Pictured: Principal Tim Stuck with the 2026 Prefect group welcoming our newest students through the College gates for their first time.

It doesn’t have to be a cheque

A consistent message runs beneath all of these conversations, and it’s one worth saying plainly: the Foundation isn’t simply looking for financial support. It’s looking for community.

Chris Sole puts it with a directness that leaves no room for misinterpretation: “Committing your time is more important than money.” Kevin Murphy reinforces the point from a different angle: being an advocate, promoting Francis Douglas as the premier education for boys in the region, opening professional doors for current students – these are contributions that no dollar figure can easily replicate.
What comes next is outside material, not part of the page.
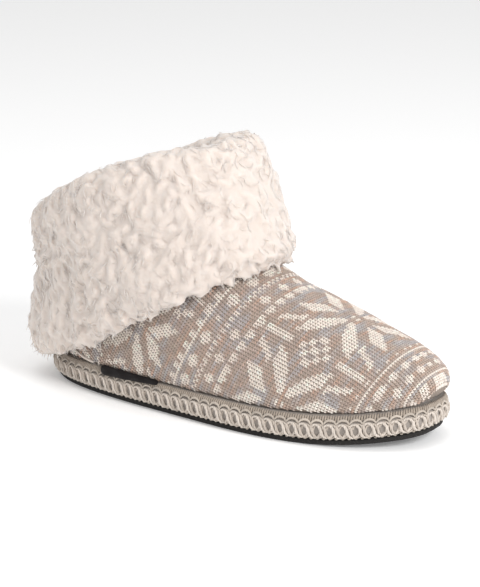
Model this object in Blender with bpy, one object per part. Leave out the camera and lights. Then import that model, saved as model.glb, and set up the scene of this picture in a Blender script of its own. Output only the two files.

Time. Experience. Connection. Presence. These are the currencies that build a community worth belonging to, and a College worth coming back to. Whether it’s mentoring a student, showing up to an event, or simply staying connected rather than letting the distance grow – every one of those actions strengthens the network that surrounds the College and every boy who passes through it. For those in a position to think about lasting impact, there is also the opportunity of legacy giving – ensuring the College continues to benefit long after any of us are here to see it.

As Sam puts it, in a line that carries the full weight of what the Foundation is trying to build: “Legacy isn’t what we did while we were here. It’s what we build for those who follow.”

Still building

The FDMC Old Boys Foundation is not a finished thing. It’s a work in progress – which is exactly as it should be for an institution still growing, still reaching.

Every Trustee brings a different story to the table. But together, they represent something larger than any one of them – a shared belief in the College, its values, and the future it’s still in the process of building.

Brotherhood. Service. And that quiet pride that never really leaves you.